87. HOW TO READ THE HISTORY OF PHILOSOPHY.—He who takes up the history of philosophy for the first time is apt to be impressed with the fact that he is reading something that might not inaptly be called the history of human error.
It begins with crude and, to the superficial spectator, seemingly childish attempts in the field of physical science. There are clever guesses at the nature of the physical world, but the boldest of speculations are entered upon with no apparent recognition of the difficulty of the task undertaken, and with no realization of the need for caution. Somewhat later a different class of problems makes its appearance—the problems which have to do with the mind and with the nature of knowledge, reflective problems which scarcely seem to have come fairly within the horizon of the earliest thinkers.

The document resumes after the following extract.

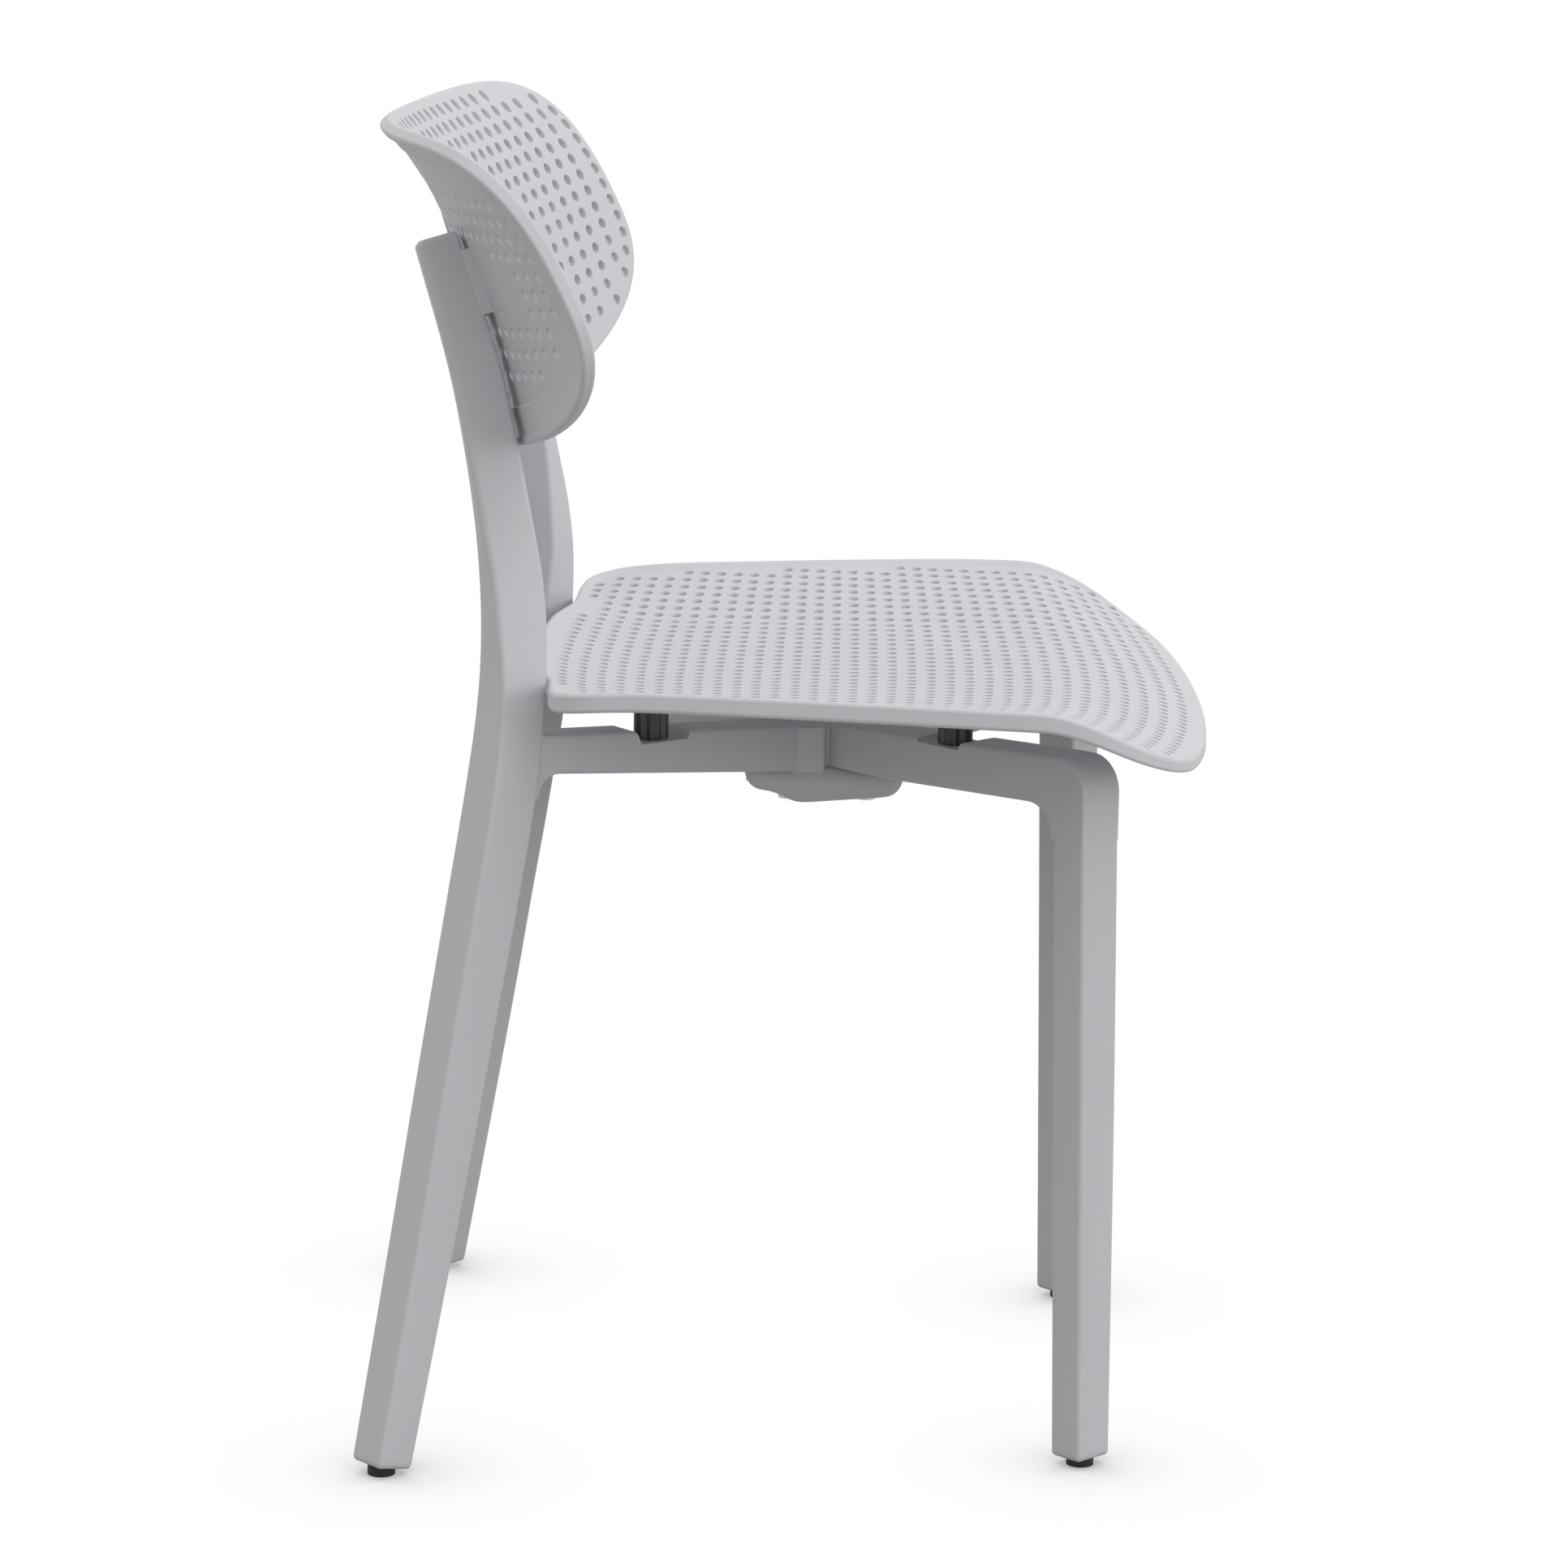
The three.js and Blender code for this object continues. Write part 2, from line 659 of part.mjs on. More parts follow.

These problems even the beginner may be willing to recognize as philosophical; but he may conscientiously harbor a doubt as to the desirability of spending time upon the solutions which are offered. System rises after system, and confronts him with what appear to be new questions and new answers. It seems as though each philosopher were constructing a world for himself independently, and commanding him to accept it, without first convincing him of his right to assume this tone of authority and to set up for an oracle. In all this conflict of opinions where shall we seek for truth? Why should we accept one man as a teacher rather than another? Is not the lesson to be gathered from the whole procession of systems best summed up in the dictum of Protagoras: "Man is the measure of all things"—each has his own truth, and this need not be truth to another?
This, I say, is a first impression and a natural one. I hasten to add: this should not be the last impression of those who read with thoughtful attention.
One thing should be emphasized at the outset: nothing will so often bear rereading as the history of philosophy. When we go over the ground after we have obtained a first acquaintance with the teachings of the different philosophers, we begin to realize that what we have in our hands is, in a sense, a connected whole. We see that if Plato and Aristotle had not lived, we could not have had the philosophy which passed current in the Middle Ages and furnished a foundation for the teachings of the Church. We realize that without this latter we could not have had Descartes, and without Descartes we could not have had Locke and Berkeley and Hume. And had not these lived, we should not have had Kant and his successors. Other philosophies we should undoubtedly have had, for the busy mind of man must produce something. But whatever glimpses at the truth these men have vouchsafed us have been guaranteed by the order of development in which they have stood. They could not independently have written the books that have come down to us.
This should be evident from what has been said earlier in this chapter and elsewhere in this book. Let us bear in mind that a philosopher draws his material from two sources. First of all, he has the experience of the mind and the world which is the common property of us all. But it is, as we have seen, by no means easy to use this material. It is vastly difficult to reflect. It is fatally easy to misconceive what presents itself in our experience. With the most earnest effort to describe what lies before us, we give a false description, and we mislead ourselves and others.
In the second place, the philosopher has the interpretations of experience which he has inherited from his predecessors. The influence of these is enormous. Each age has, to a large extent, its problems already formulated or half formulated for it. Every man must have ancestors, of some sort, if he is to appear upon this earthly stage at all; and a wholly independent philosopher is as impossible a creature as an ancestorless man. We have seen how Descartes (section 60) tried to repudiate his debt to the past, and how little successful he was in doing so.
Now, we make a mistake if we overlook the genius of the individual thinker. The history of speculative thought has many times taken a turn which can only be accounted for by taking into consideration the genius for reflective thought possessed by some great mind. In the crucible of such an intellect, old truths take on a new aspect, familiar facts acquire a new and a richer meaning. But we also make a mistake if we fail to see in the writings of such a man one of the stages which has been reached in the gradual evolution of human thought, if we fail to realize that each philosophy is to a great extent the product of the past.